> GIVEN EXERCISE: Extract the lines between the ones holding "door_dormer_roof();" and "from mathutils import Matrix", inclusive, exactly as written and nothing more.

> RECORDED INFORMATION:
>> BEGIN

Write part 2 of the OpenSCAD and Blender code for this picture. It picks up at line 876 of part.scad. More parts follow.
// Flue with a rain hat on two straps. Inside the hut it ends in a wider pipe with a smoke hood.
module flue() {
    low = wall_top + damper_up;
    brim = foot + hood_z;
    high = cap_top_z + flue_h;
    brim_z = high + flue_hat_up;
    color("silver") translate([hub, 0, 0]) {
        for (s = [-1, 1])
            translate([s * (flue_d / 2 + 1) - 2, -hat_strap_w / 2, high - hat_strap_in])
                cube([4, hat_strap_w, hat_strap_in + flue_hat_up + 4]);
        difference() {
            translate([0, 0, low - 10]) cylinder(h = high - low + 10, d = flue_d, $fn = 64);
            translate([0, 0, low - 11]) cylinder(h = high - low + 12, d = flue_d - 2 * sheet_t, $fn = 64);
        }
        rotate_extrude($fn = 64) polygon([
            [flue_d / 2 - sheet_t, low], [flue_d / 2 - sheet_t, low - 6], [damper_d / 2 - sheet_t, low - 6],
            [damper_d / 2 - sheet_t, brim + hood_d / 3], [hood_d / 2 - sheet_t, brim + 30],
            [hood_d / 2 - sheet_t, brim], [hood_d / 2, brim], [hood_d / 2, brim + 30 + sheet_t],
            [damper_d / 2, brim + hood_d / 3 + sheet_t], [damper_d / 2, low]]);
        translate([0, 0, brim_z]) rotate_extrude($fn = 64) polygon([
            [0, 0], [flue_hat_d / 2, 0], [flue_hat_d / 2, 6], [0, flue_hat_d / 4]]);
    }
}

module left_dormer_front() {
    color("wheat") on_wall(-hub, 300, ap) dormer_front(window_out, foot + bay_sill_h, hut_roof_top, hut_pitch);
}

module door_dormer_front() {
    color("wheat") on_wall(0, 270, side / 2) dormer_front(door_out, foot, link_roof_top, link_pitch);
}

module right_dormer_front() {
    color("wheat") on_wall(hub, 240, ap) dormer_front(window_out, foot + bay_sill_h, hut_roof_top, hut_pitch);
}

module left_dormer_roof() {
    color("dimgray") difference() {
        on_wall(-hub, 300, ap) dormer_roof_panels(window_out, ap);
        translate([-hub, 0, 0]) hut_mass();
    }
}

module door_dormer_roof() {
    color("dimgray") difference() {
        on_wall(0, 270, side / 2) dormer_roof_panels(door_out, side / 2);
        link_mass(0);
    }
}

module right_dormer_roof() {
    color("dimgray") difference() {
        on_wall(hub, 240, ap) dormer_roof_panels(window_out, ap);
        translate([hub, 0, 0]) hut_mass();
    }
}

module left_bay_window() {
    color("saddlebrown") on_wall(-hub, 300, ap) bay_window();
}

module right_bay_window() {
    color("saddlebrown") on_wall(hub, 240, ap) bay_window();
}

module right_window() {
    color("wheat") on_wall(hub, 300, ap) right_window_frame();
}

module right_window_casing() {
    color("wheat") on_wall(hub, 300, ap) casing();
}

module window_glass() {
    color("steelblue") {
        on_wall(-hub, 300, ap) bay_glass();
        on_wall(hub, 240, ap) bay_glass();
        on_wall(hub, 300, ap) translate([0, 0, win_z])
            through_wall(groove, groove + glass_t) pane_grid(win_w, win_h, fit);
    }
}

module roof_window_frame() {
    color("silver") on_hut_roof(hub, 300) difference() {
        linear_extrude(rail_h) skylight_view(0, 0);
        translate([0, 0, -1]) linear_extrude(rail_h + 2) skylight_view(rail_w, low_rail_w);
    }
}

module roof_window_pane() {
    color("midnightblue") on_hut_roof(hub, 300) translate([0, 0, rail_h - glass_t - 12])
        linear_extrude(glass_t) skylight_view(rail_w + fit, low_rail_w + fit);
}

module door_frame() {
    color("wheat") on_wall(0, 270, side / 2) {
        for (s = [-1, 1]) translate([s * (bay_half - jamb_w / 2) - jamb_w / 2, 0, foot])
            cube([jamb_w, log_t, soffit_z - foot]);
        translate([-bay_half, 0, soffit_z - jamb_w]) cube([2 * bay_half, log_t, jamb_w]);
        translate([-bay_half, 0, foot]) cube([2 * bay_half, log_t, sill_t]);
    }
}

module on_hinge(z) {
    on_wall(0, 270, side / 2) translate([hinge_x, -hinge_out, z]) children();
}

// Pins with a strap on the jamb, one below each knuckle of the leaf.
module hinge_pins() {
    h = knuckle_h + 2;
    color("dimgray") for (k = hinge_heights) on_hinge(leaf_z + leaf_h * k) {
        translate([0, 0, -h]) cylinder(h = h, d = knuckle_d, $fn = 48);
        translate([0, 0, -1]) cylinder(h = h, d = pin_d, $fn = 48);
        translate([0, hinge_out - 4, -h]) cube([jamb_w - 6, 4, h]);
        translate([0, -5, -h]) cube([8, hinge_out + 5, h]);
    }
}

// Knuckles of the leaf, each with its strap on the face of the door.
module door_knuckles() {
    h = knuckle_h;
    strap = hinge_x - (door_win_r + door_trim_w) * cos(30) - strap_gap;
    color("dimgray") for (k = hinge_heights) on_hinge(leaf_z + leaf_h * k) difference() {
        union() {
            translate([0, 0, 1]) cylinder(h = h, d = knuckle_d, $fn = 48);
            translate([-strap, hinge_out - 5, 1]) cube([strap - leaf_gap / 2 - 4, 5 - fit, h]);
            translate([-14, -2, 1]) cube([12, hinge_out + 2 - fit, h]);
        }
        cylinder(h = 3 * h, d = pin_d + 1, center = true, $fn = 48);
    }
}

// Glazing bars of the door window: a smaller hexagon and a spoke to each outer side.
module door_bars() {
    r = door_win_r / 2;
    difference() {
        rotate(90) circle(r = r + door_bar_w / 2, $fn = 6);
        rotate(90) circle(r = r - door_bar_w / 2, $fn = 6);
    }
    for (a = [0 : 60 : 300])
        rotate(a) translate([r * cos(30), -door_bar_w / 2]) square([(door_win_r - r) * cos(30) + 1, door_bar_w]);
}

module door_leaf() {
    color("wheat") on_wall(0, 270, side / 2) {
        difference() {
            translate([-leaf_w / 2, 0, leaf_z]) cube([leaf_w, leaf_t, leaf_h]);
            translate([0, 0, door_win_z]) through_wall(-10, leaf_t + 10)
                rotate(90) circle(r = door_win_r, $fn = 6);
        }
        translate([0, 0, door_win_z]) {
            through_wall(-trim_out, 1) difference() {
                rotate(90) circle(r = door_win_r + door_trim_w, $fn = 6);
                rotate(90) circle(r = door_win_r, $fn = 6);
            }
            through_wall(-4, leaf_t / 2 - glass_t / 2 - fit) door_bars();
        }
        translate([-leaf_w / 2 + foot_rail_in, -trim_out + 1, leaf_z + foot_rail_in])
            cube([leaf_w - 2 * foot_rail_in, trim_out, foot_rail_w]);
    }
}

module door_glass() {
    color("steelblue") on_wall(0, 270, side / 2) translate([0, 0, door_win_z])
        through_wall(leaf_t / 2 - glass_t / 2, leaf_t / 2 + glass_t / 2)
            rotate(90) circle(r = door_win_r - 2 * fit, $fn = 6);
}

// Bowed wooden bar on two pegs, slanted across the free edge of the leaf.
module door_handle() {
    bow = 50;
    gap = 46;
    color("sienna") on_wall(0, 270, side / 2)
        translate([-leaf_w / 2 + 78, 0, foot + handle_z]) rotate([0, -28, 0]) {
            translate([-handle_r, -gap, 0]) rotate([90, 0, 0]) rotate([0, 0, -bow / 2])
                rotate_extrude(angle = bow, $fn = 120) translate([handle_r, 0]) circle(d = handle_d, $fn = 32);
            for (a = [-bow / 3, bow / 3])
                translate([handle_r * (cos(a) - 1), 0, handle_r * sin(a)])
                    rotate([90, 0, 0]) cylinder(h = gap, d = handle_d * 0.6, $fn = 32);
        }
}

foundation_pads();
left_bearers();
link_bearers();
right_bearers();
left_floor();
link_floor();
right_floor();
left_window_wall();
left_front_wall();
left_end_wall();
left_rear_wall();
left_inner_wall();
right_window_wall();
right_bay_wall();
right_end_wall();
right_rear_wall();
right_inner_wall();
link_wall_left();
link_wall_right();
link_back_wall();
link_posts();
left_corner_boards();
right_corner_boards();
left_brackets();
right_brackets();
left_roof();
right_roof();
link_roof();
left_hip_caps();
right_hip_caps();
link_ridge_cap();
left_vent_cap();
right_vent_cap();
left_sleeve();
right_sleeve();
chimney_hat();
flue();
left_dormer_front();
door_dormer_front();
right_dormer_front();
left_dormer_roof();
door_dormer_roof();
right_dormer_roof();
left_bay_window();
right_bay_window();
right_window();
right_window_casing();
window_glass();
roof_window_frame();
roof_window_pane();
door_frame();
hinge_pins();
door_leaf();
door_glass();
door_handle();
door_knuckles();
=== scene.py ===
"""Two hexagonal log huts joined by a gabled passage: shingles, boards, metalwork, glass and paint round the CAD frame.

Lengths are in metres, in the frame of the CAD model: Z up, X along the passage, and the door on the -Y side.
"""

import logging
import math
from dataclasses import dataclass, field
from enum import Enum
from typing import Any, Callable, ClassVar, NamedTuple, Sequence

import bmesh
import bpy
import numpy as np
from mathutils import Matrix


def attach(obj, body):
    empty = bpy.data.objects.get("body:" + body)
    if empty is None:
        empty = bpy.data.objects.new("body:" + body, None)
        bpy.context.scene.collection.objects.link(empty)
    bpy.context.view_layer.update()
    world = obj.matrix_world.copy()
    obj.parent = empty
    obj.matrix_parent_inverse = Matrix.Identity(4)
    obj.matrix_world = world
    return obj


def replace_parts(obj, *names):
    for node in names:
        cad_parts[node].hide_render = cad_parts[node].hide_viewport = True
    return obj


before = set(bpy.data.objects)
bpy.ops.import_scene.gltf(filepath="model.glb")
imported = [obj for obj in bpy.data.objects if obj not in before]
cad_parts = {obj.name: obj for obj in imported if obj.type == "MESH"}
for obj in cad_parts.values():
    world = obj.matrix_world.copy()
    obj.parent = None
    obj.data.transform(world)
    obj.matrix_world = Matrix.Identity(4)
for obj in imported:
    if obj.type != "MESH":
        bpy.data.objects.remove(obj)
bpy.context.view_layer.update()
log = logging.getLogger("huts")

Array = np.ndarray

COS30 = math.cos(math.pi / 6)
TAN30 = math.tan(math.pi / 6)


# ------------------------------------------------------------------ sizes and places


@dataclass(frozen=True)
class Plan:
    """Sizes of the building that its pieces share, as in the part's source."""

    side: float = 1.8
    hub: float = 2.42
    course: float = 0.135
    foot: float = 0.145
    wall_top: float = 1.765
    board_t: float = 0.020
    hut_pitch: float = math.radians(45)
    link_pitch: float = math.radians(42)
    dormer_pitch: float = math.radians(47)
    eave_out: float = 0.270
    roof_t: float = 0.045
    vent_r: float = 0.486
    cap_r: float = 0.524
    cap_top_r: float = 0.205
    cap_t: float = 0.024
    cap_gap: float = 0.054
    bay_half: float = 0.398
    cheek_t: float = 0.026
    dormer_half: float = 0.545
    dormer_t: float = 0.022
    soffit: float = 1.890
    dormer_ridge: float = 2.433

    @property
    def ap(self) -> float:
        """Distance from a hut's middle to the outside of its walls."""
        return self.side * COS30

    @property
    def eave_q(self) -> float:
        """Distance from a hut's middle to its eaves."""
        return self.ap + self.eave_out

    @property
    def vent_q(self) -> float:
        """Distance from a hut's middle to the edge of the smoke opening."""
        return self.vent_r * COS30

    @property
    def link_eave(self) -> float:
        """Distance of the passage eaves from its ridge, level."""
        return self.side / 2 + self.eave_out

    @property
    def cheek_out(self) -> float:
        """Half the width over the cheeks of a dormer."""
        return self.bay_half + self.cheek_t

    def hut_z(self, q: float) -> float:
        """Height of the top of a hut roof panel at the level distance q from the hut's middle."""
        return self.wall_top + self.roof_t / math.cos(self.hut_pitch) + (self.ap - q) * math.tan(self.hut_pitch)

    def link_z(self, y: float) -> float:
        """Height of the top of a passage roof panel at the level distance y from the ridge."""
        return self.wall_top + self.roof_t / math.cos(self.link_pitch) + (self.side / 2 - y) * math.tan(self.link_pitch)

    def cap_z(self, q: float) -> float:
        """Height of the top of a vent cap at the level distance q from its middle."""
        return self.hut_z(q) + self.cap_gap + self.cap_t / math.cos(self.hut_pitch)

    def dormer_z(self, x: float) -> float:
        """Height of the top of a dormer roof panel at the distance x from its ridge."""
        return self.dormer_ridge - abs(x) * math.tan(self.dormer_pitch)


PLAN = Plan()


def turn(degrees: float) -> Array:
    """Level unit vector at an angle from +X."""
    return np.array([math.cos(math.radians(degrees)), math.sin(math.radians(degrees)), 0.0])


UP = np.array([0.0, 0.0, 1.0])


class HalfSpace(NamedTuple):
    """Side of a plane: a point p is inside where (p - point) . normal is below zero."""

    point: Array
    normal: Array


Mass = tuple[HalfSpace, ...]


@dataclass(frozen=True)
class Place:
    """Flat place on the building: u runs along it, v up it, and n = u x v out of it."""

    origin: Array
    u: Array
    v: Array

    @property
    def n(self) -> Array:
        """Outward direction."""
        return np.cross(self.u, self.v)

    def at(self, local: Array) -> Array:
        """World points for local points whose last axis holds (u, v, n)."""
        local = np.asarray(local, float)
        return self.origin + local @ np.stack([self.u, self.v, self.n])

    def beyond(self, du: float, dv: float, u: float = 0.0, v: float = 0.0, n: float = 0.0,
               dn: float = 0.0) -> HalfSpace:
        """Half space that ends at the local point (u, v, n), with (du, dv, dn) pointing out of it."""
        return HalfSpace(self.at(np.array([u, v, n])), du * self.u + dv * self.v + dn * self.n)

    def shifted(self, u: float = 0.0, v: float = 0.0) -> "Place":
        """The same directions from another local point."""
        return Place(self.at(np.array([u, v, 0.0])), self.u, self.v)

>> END

> EXERCISE ANSWER:
door_dormer_roof();
right_dormer_roof();
left_bay_window();
right_bay_window();
right_window();
right_window_casing();
window_glass();
roof_window_frame();
roof_window_pane();
door_frame();
hinge_pins();
door_leaf();
door_glass();
door_handle();
door_knuckles();
=== scene.py ===
"""Two hexagonal log huts joined by a gabled passage: shingles, boards, metalwork, glass and paint round the CAD frame.

Lengths are in metres, in the frame of the CAD model: Z up, X along the passage, and the door on the -Y side.
"""

import logging
import math
from dataclasses import dataclass, field
from enum import Enum
from typing import Any, Callable, ClassVar, NamedTuple, Sequence

import bmesh
import bpy
import numpy as np
from mathutils import Matrix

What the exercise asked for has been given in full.